July 31, 2025, 1:20 am

High price of rice in Bangladesh bucks the trend of easing inflation

  • Update Time : Tuesday, July 29, 2025
Photo: Collected


Staff Correspondent:



Despite a record Boro harvest, rice prices in Bangladesh remain unusually high, raising questions about market manipulation amid weak monitoring as well as regulation.
A visit to several rice wholesale markets in Dhaka reveals only a marginal decrease in prices. Coarse rice is selling at Tk 55 per kilogram, while the “Atash” variety is priced at Tk 65 per kg.
Medium-quality Nazirshail and Miniket varieties are going for Tk 70–75 per kg, while premium Kataribhog and Miniket are fetching Tk 85–90 per kg in some areas. All of these prices are roughly Tk 5 per kg higher than in the period just prior to the last Eid ul Azha.
The price of 50-kg sacks has increased by Tk 350–500, depending on the variety.
At Uttar Badda’s rice market, popular brands like Diamond, Mozammel, Palki, Royal, and Rasid are being sold at higher prices. Retailers claim they’re not receiving enough supply from millers and are being forced to purchase at higher prices. A similar situation exists at Karwan Bazar, where long-established syndicates between rice agencies, millers and corporate houses can essentially collude to control the price of rice.
DEFYING THE TREND
The latest monthly report of the Planning Commission’s General Economics Division notes that inflation has finally started easing in recent months. Point-to-point inflation in June was recorded at 8.48% by the Bangladesh Bureau of Statistics, marking the first time in 27 months that the inflation rate had fallen below 9%.
The decline of 57 basis points (from 9.05% to 8.48%) was substantially larger than the one in May, when it declined by just 12 basis points (to 9.05% from 9.17% in April). Although this has been attributed mainly to a decline in food inflation, which fell quite sharply by a full 120 basis points, or 1.2% in June (from 8.59% in May to 7.39%), the price of rice has bucked the trend and continues to exert upward pressure on the price level.
Inflation in rice markets was recorded at an eye-watering 15% in June by BBS. It means even though Boro paddy collection started in late April, the market has seen little relief. With harvesting complete in many districts, the anticipated market correction has not materialised.

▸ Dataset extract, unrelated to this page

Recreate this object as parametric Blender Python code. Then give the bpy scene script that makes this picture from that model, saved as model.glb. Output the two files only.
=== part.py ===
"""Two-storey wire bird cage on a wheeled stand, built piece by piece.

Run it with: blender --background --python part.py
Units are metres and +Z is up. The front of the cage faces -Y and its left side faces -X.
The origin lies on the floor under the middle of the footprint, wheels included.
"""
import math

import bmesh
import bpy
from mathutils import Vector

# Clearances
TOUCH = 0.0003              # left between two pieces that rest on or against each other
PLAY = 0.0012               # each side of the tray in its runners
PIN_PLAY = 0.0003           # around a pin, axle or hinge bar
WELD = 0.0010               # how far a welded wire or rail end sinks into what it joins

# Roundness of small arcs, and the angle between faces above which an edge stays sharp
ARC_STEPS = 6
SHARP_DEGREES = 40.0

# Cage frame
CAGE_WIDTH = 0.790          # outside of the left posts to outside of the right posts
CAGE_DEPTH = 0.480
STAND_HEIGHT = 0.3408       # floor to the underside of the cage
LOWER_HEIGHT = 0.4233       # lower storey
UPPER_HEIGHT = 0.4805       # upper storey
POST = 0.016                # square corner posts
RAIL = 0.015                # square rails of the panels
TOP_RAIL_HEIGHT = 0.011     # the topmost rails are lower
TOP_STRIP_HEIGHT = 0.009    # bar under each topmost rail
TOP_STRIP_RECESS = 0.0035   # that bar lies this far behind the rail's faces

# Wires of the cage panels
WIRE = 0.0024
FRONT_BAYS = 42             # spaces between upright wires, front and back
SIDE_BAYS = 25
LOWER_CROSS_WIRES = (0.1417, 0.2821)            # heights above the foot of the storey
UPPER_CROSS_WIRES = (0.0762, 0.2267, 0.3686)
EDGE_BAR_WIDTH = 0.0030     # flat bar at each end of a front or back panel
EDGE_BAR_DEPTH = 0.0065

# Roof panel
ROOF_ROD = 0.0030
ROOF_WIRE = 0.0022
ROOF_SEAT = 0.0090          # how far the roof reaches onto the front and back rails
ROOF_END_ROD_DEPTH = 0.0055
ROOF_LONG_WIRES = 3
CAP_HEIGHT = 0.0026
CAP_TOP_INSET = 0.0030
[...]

The Department of Agricultural Extension (DAE) reports that around 5 million hectares were cultivated for Boro this season, targeting a final output of 22.6 million metric tons (MT)—1.6 million MT more than last year. However, increased costs for fertilizer, irrigation, and diesel have raised production expenses. Farmers say per-kilogram costs have risen from Tk 25 to Tk 28–30 this year.
FARMERS BLAME MILLERS
Farmers from Barishal, Jhalakathi, Barguna, Patuakhali and Pirojpur districts report that increased input costs — not adverse weather—are hurting them the most.

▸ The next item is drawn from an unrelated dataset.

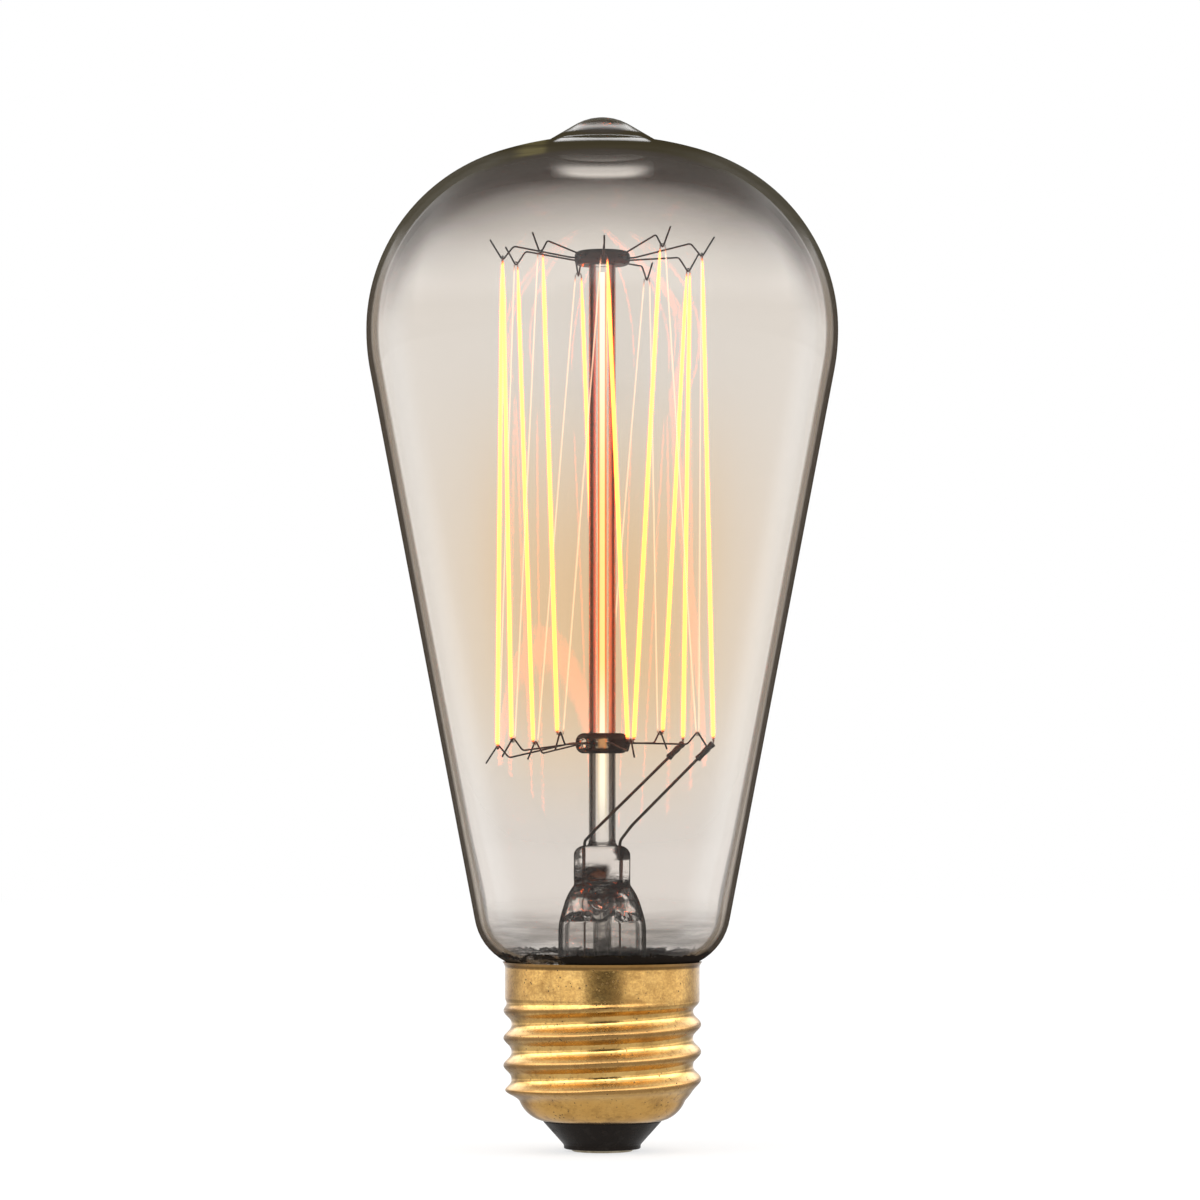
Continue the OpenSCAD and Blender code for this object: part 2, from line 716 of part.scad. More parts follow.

Khokon Hawlader from Jhalakathi’s Nalchity upazila said, “Diesel prices are up by Tk 15 per liter, and fertilizers aren’t being sold at the government rate. We had to buy them without receipts at inflated prices. But even then, millers are not offering fair prices.”

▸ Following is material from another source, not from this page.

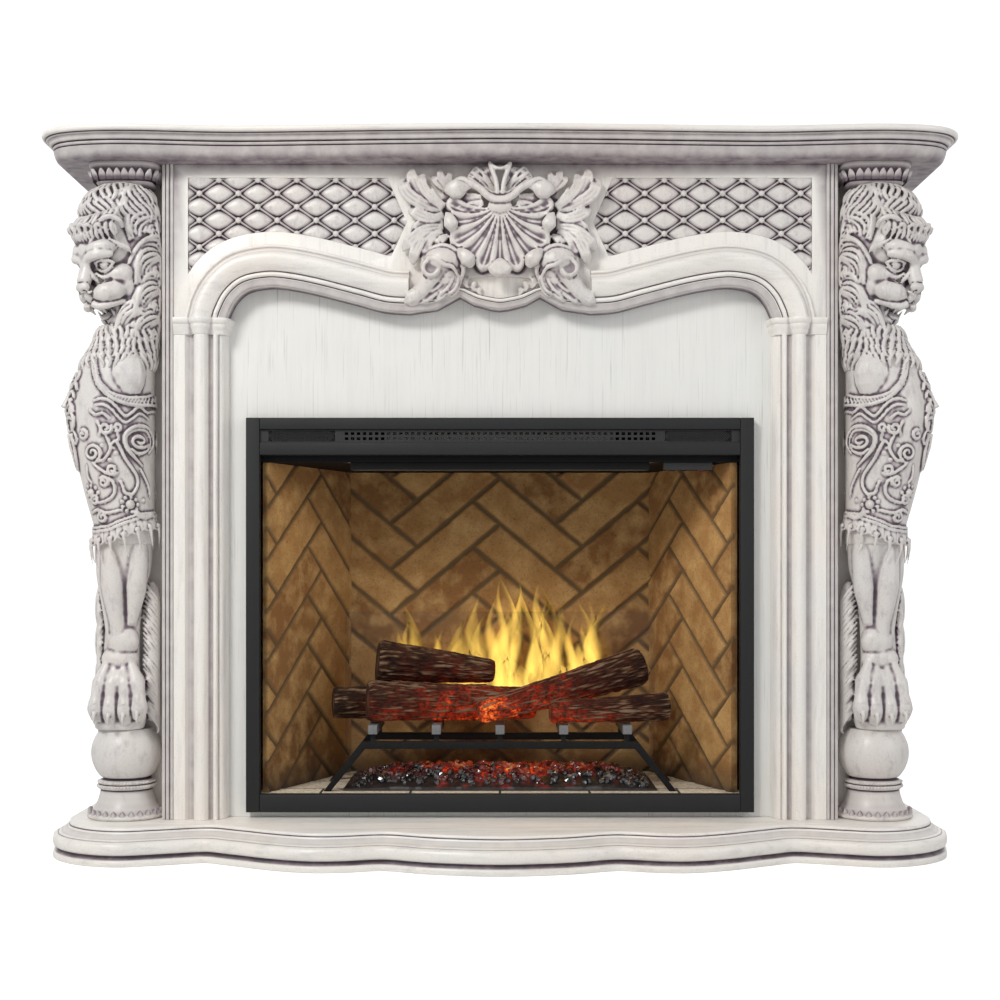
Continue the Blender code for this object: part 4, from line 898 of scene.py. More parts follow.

Abdul Khalek of Barishal’s Bakerganj said, “Millers set the price themselves. Until Eid-ul-Azha, paddy was in farmers’ hands and prices were stable. But once it reached the millers, prices spiked.”
Neyamat Ali from Pirojpur’s Bhandaria echoed, “People think high rice prices benefit us. But we sell paddy cheap and buy rice at high prices. There’s no oversight—neither on fertilizer dealers nor on stockpiling millers.”
CAN IMPORTS PULL DOWN THE PRICE?
The government began procuring Boro paddy on April 24 and will continue until August 31. It plans to buy 3 lakh MT of paddy at Tk 36 per kg and 1.4 million MT of rice at Tk 49 per kg, according to Food Adviser Ali Imam Majumder.
Fearing poor Aman yields due to erratic weather, the government also plans to import 4 lakh MT of rice from international markets and allow private import of another 5 lakh MT, adding up to 9 lakh MT.
Finance Adviser Salehuddin Ahmed told reporters that lower global rice prices will help stabilize the market once imports begin.
The Consumers Association of Bangladesh (CAB), however, argues that rice imports are not a sustainable solution. Vice President SM Nazer Hossain said although private companies get import approval, they rarely open LCs (Letters of Credit) to follow through.
“Last year too, traders showed no interest in importing rice. That’s because they already had stocks and preferred selling them at high prices,” he said, adding, “No one monitors why they aren’t importing even after getting approval.”
Agricultural experts say the DAE increases paddy production targets yearly without verifying whether the targets are met.
CAB’s Nazer said, “Whenever prices rise, these narratives emerge. It’s a tactic to divert public attention and protect unscrupulous traders.”
Strict monitoring from production to retail, punishment for hoarding, and cracking down on inflated production costs are the key to stabilising rice prices with the existing domestic supply.